Begin Material provided

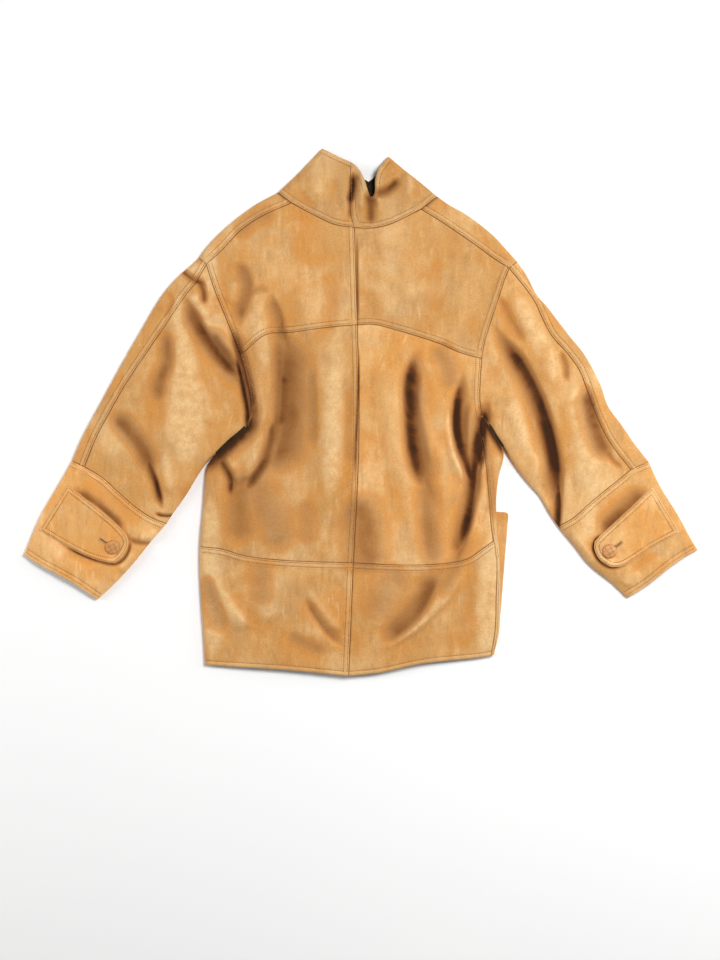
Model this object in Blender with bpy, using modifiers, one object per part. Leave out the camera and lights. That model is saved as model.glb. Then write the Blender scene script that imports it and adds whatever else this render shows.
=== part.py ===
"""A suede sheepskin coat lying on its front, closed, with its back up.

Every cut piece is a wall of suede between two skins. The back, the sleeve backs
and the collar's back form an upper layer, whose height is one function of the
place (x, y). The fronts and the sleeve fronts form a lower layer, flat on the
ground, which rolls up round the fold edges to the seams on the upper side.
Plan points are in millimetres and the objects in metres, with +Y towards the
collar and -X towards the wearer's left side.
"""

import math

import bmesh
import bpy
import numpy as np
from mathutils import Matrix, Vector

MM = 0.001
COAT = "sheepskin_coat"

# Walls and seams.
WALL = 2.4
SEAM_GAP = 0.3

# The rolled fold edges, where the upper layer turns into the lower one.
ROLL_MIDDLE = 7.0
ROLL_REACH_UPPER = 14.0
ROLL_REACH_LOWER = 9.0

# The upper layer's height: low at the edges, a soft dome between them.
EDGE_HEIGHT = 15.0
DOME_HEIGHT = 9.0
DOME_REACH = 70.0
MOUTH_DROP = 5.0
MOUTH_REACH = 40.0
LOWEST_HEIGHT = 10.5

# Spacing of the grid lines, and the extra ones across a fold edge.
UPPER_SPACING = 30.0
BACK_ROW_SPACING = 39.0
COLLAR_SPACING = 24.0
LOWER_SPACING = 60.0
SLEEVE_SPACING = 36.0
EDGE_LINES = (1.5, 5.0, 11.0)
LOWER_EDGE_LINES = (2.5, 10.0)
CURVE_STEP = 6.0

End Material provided

Copy out all of the data exactly, leaving nothing out.

Solution to the exercise —
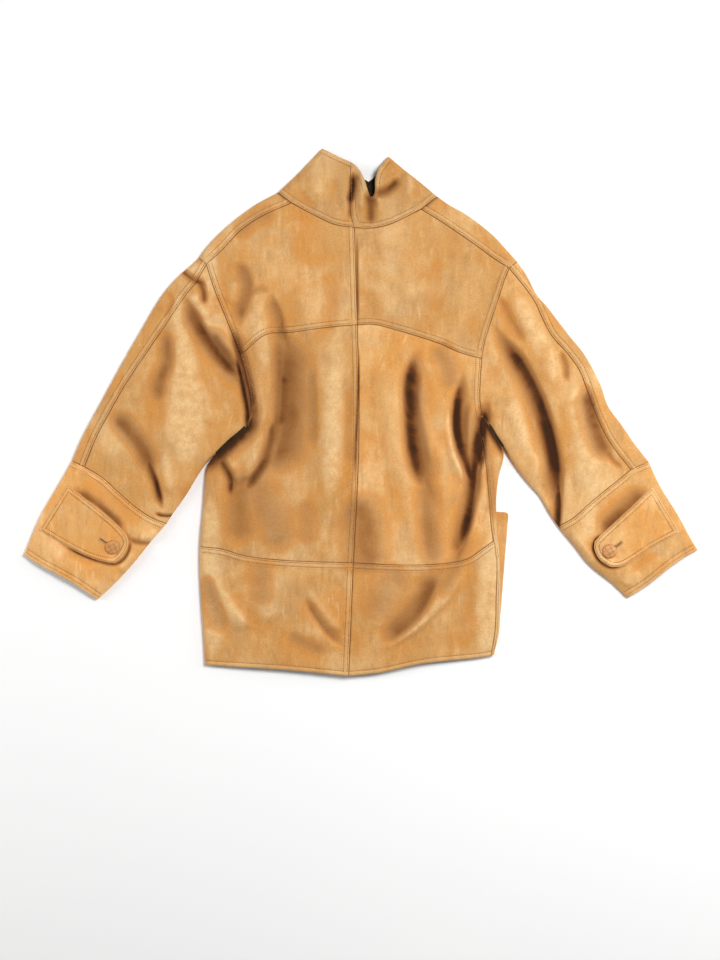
Model this object in Blender with bpy, using modifiers, one object per part. Leave out the camera and lights. That model is saved as model.glb. Then write the Blender scene script that imports it and adds whatever else this render shows.
=== part.py ===
"""A suede sheepskin coat lying on its front, closed, with its back up.

Every cut piece is a wall of suede between two skins. The back, the sleeve backs
and the collar's back form an upper layer, whose height is one function of the
place (x, y). The fronts and the sleeve fronts form a lower layer, flat on the
ground, which rolls up round the fold edges to the seams on the upper side.
Plan points are in millimetres and the objects in metres, with +Y towards the
collar and -X towards the wearer's left side.
"""

import math

import bmesh
import bpy
import numpy as np
from mathutils import Matrix, Vector

MM = 0.001
COAT = "sheepskin_coat"

# Walls and seams.
WALL = 2.4
SEAM_GAP = 0.3

# The rolled fold edges, where the upper layer turns into the lower one.
ROLL_MIDDLE = 7.0
ROLL_REACH_UPPER = 14.0
ROLL_REACH_LOWER = 9.0

# The upper layer's height: low at the edges, a soft dome between them.
EDGE_HEIGHT = 15.0
DOME_HEIGHT = 9.0
DOME_REACH = 70.0
MOUTH_DROP = 5.0
MOUTH_REACH = 40.0
LOWEST_HEIGHT = 10.5

# Spacing of the grid lines, and the extra ones across a fold edge.
UPPER_SPACING = 30.0
BACK_ROW_SPACING = 39.0
COLLAR_SPACING = 24.0
LOWER_SPACING = 60.0
SLEEVE_SPACING = 36.0
EDGE_LINES = (1.5, 5.0, 11.0)
LOWER_EDGE_LINES = (2.5, 10.0)
CURVE_STEP = 6.0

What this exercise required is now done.